Self-sampling is widely used in health care for other conditions, such as the management of diabetes and the diagnosis of HIV.

Covid-19 antibody tests are regularly improving in terms of accuracy, though their usability by members of the public remains untested.

Professor the Lord Darzi, FRS, Director of the Institute of Global Health Innovation and the sponsor of the programme at Imperial College London, said: “Short of a vaccine, testing is the only way out of lockdown. But the testing landscape is like the Wild West with no rules, no standards and widely varying reliability.

“Even the most accurate test is useless unless it is usable.

“With this ambitious programme, the biggest in England, we aim to establish a viable testing programme on which the government can rely.”

Professor Paul Elliott, FMedSci, Director of the programme at Imperial College London, added: “Community testing is a vital next step in ongoing efforts to mitigate the pandemic, but to be successful this must be based on robust scientific evidence.

“Through this important programme we will gather the critical knowledge base necessary to underpin community testing programmes and facilitate a greater understanding of the prevalence of Covid-19 in the UK.”

In the first part of the programme (Real-time Assessment of Community Transition or REACT-1), 100,000 randomly selected people from 315 local authorities across England will be invited to provide nose and throat swabs, which will be tested for antigens indicating presence of the virus. This kind of test will look for evidence someone is currently infected with the coronavirus.

READ MORE: Coronavirus testing to be further expanded to protect most vulnerable

The programme’s second part (REACT-2) will assess a number of different antibody tests for their accuracy and ease of use at home. First, the antibody test will be carried out on volunteers from Imperial College Healthcare NHS Trust who are known to have had the virus to establish the accuracy.
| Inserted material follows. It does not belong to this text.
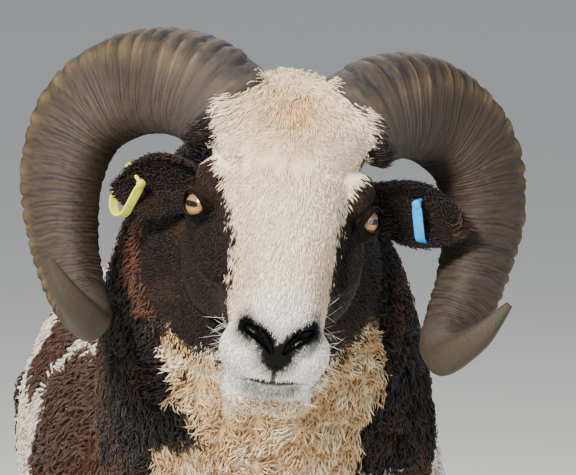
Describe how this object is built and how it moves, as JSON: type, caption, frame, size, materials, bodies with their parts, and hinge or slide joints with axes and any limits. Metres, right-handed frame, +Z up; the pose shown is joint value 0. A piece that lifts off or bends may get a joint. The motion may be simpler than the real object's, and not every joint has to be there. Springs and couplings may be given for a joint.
{
  "type": "jacob sheep",
  "caption": "Life-size standing ram with a clumped fleece, two ribbed curled horns, cloven hooves and a tag in each ear.",
  "frame": {"origin": "on the floor under the middle of the whole ram's box", "axes": "+Z up, the ram faces -Y, its own left side is +X"},
  "size_m": [0.5052, 1.2778, 1.0289],
  "materials": {
    "fleece": "matte",
    "dark_wool": "matte",
    "face_hair": "matte",
    "leg_hair": "matte",
    "ear_hair": "matte",
    "horn": "satin",
    "hoof": "satin",
    "eye": "gloss",
    "yellow_tag": "satin",
    "blue_tag": "satin"
  },
  "bodies": {
    "root": {"claw_fore_left_inner": "hoof", "claw_fore_left_outer": "hoof", "claw_fore_right_inner": "hoof", "claw_fore_right_outer": "hoof", "claw_hind_left_inner": "hoof", "claw_hind_left_outer": "hoof", "claw_hind_right_inner": "hoof", "claw_hind_right_outer": "hoof", "dewclaw_fore_left_inner": "hoof", "dewclaw_fore_left_outer": "hoof", "dewclaw_fore_right_inner": "hoof", "dewclaw_fore_right_outer": "hoof", "dewclaw_hind_left_inner": "hoof", "dewclaw_hind_left_outer": "hoof", "dewclaw_hind_right_inner": "hoof", "dewclaw_hind_right_outer": "hoof", "ear_left": "ear_hair", "ear_right": "ear_hair", "eye_left": "eye", "eye_right": "eye", "foreleg_left": "leg_hair", "foreleg_right": "leg_hair", "head": "face_hair", "hindleg_left": "leg_hair", "hindleg_right": "leg_hair", "horn_left": "horn", "horn_right": "horn", "neck": "dark_wool", "tag_left": "blue_tag", "tag_right": "yellow_tag", "tail": "fleece", "torso": "fleece"}
  },
  "joints": []
}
Three hundred public volunteers will also be given a sample test to self-administer, which requires them to place a finger prick of blood in a cassette, add a dye and read off the result, to assess its acceptability and whether they understand the guidance on how it is used.
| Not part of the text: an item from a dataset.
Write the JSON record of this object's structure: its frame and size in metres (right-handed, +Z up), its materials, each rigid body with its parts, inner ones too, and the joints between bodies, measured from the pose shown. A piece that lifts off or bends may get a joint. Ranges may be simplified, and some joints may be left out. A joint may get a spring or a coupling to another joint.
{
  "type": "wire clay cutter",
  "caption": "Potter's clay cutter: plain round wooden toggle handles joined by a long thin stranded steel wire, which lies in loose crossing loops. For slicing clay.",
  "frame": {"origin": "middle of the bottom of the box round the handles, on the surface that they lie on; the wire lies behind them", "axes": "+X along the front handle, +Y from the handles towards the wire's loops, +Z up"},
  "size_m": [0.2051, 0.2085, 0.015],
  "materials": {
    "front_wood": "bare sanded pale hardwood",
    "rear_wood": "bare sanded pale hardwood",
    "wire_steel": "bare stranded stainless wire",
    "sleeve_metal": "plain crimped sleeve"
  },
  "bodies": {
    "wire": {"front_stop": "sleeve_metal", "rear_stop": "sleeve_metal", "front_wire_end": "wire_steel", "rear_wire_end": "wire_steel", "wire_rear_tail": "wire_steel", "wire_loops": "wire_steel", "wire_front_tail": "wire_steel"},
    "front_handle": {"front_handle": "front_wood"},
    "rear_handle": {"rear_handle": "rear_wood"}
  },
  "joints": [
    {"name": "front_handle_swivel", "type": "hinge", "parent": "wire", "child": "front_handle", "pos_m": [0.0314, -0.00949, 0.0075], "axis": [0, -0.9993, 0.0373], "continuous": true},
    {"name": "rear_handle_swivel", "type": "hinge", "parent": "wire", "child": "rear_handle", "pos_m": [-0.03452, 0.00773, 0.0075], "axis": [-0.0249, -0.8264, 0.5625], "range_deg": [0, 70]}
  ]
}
If successful, the test will then be distributed to a larger cohort of up to 10,000 people. The aim is solely to ensure that people can properly self-administer the test rather than provide an accurate assessment of antibody levels.
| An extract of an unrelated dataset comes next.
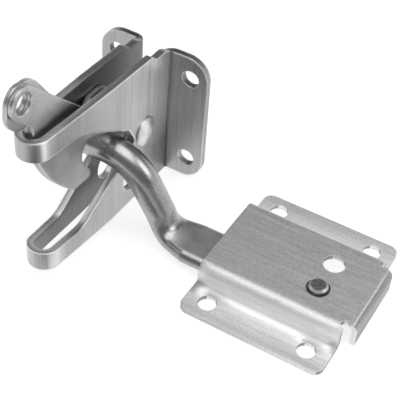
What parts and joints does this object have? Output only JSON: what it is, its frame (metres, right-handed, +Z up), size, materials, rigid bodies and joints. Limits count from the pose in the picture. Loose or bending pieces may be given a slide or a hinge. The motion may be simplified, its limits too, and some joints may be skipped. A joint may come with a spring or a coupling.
{
  "type": "gate latch",
  "caption": "Gravity gate latch: folded body with open throat and lifting pawl, and an S-bent round strike bar pinned under a hat-shaped strike plate.",
  "frame": {"origin": "middle of the four screw holes of the latch body, on the post face", "axes": "+X along the strike bar towards the gate, -Y out of the throat (+Y into the post), +Z up"},
  "size_m": [0.1475, 0.1038, 0.0978],
  "materials": {
    "body_steel": "brushed stainless sheet, sheared edges left bright",
    "pawl_steel": "tumbled stainless stampings",
    "rivet_steel": "bright rivet head",
    "bar_steel": "smooth drawn bar with light pits",
    "pin_steel": "dull turned end with a bright chamfer",
    "plate_steel": "brushed along the bar"
  },
  "bodies": {
    "latch": {"latch_body": "body_steel", "pivot_rivet": "rivet_steel", "strike_bar": "bar_steel", "strike_pin": "pin_steel"},
    "pawl": {"pawl_plate_near": "pawl_steel", "pawl_plate_far": "pawl_steel"},
    "strike": {"strike_plate": "plate_steel"}
  },
  "joints": [
    {"name": "pawl_lift", "type": "hinge", "parent": "latch", "child": "pawl", "pos_m": [0, -0.0213, 0.0018], "axis": [-1, 0, 0], "range_deg": [0, 50]},
    {"name": "plate_swivel", "type": "hinge", "parent": "latch", "child": "strike", "pos_m": [0.10015, -0.0402, -0.02104], "axis": [0, 0, 1], "range_deg": [-0.9, 15.5]}
  ]
}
A further stage will involve up to 5,000 key workers, who will both self-test and have the test administered by a health professional. These results will also be compared with the results of blood samples from participants tested in the laboratory. This will provide more information about the accuracy of the tests.

Provided the antibody self-testing is found to work with a high degree of accuracy, acceptability and usability, it will be rolled out to 100,000 people later this year to provide an indication of the prevalence of Covid-19 based on the presence of coronavirus antibodies.